Dayanışma ve güç birliği en başta yardımlaşma ve yaraları sarma ile kendini gösterir ki bunu Ramazan ayında belirgin bir şekilde gözlemliyoruz. Tabii yardımlaşma ve yaraları sarmada yakınlığı nazarı dikkate almamız gerekiyor. Çünkü en başta elimizi uzatmamız gerekenler en yakınımızdaki ihtiyaçlılardır.
Ancak bazı dönemlerde bazı yerler yangın yeri hükmündedir. O yüzden o gibi yerlerin ve oralarda zorluk içinde olanların meselelerinin bir öncelik hakkı olduğundan, mesafe olarak bizden uzak olsalar da onlara öncelik vermemiz ve kendilerine ulaşmanın yollarını bulmaya çalışmamız gerekir.
Bu yıl İslam dünyasında en büyük zorluğu yaşayan dolayısıyla en öncelikli yangın yeri konumunda olan bölge özel anlamda Gazze, genel anlamda Filistin’in tamamıdır.

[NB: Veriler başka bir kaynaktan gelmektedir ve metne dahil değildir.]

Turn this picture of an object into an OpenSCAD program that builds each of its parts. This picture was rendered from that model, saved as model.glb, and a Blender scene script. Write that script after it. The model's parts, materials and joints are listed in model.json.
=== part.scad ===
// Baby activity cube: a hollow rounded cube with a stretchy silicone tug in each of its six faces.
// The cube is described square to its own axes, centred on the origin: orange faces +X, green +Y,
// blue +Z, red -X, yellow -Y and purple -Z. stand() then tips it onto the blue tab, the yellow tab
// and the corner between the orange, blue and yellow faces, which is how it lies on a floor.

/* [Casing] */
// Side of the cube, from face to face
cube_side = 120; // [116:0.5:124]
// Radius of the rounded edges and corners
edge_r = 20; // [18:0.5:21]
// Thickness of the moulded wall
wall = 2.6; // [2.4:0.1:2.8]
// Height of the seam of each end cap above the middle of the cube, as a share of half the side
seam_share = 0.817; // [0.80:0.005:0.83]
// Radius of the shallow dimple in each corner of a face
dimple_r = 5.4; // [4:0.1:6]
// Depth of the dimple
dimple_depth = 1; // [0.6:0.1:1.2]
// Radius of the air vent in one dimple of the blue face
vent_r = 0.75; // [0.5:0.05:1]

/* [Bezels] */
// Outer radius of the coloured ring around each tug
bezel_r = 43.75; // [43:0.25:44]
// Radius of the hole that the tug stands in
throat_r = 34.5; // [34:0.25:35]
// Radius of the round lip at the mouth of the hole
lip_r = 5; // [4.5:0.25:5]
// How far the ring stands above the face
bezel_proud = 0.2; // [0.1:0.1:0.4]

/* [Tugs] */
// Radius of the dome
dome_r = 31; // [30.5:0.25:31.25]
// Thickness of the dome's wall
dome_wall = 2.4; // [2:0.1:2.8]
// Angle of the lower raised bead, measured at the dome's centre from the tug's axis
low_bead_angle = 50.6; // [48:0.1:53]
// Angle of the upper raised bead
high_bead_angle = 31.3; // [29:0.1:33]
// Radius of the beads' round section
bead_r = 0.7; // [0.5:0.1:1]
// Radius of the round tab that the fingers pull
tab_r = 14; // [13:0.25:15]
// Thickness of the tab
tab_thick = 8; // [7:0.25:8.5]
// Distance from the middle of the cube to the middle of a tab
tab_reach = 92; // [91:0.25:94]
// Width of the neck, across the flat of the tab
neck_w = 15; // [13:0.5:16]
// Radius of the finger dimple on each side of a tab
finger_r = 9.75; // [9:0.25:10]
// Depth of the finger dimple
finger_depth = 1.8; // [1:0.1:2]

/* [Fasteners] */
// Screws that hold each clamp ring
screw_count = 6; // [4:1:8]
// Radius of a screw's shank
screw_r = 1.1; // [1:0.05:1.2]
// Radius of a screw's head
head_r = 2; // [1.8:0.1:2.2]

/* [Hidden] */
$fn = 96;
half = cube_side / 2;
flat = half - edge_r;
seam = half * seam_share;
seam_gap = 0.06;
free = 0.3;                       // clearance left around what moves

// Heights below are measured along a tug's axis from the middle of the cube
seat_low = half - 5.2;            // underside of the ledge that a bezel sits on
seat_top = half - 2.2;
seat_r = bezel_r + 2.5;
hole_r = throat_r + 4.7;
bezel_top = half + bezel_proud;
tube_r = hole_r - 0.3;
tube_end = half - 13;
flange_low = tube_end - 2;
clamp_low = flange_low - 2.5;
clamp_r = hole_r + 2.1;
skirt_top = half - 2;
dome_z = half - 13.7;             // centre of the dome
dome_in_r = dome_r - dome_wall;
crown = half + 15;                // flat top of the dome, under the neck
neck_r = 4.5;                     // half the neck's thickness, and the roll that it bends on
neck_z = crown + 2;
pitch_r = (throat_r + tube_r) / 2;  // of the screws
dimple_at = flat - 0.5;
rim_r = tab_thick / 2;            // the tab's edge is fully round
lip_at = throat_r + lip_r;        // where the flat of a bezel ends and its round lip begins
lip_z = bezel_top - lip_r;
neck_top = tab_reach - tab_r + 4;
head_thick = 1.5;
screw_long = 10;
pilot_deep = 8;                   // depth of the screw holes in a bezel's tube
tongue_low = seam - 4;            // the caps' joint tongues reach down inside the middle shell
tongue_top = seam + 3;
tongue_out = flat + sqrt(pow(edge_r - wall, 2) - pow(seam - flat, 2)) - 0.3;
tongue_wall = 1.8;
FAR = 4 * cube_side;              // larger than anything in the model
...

Dolayısıyla Ramazan’daki dayanışma ve güç birliği duyarlılığını siyonist vahşetin mağdur ettiği Filistin halkı özellikle de Gazze halkı yararına çok yönlü olarak değerlendirmemiz gerekir.
Orada siyonist vahşetin mağdur ettiği insanlarımıza yardım ve desteğimiz sadece maddi destekten ibaret kalmamalı. Maddi destek elbette önemlidir ve ihmal edilmemesi gerekir. Ama aynı zamanda katil siyonistleri saldırganlıklarına son vermeye, onlara yardım eden güçleri geri adım atmaya, Filistin’de mağdur edilenlere yardım ulaşmasını engellemeye çalışan ihanetçileri bu ihanetlerinden vazgeçmeye zorlamak için de siyasi baskılarımızı ve bu amaca dönük dayanışma faaliyetlerimizi artırmalıyız.

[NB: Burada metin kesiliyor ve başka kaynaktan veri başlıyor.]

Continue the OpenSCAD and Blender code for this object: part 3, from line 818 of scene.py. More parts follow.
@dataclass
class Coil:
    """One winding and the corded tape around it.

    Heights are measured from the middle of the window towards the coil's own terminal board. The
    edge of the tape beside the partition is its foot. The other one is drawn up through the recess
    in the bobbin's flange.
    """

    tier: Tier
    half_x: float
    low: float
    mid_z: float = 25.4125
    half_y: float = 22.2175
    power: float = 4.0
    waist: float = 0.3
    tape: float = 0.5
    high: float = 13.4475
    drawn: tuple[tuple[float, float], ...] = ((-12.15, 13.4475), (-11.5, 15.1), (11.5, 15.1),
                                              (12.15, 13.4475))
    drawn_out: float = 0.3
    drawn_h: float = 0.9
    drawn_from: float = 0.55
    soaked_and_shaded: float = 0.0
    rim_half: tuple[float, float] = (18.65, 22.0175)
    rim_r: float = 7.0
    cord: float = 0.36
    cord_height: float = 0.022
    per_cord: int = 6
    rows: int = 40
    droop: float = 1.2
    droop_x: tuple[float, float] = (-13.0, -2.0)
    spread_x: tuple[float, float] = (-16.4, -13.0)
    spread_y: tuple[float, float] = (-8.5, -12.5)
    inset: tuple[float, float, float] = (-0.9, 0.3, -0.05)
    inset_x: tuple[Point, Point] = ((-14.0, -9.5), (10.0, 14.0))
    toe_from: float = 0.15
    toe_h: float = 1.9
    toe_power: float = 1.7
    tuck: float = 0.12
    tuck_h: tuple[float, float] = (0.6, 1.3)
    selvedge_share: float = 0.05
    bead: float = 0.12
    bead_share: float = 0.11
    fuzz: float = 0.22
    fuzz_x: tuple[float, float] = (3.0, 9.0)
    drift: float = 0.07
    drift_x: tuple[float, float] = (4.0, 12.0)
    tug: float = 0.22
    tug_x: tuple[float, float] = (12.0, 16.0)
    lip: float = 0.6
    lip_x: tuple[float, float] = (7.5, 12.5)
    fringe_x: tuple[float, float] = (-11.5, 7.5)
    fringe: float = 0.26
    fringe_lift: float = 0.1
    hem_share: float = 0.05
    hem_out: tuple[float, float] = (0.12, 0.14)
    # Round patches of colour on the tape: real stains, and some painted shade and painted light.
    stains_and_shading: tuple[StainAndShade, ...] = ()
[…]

Bu arada işgal rejiminin ve onunla perde arkasında işbirliği yapan ihanetçilerin tüm kuşatmalarına ve engellemelerine rağmen yine de orada kuşatma altında tutulan insanlara ulaşılması için çalışmaların sürdüğünü bilmek ve “yardımlar yerine ulaşmıyor” ön yargısıyla hareket etmemek gerektiğini, en önemli yardım döneminin bu hassas dönem olduğunu, o yüzden bu dönemde yardımları ihmal etmenin doğru olmayacağını da hatırlatmakta yarar görüyoruz.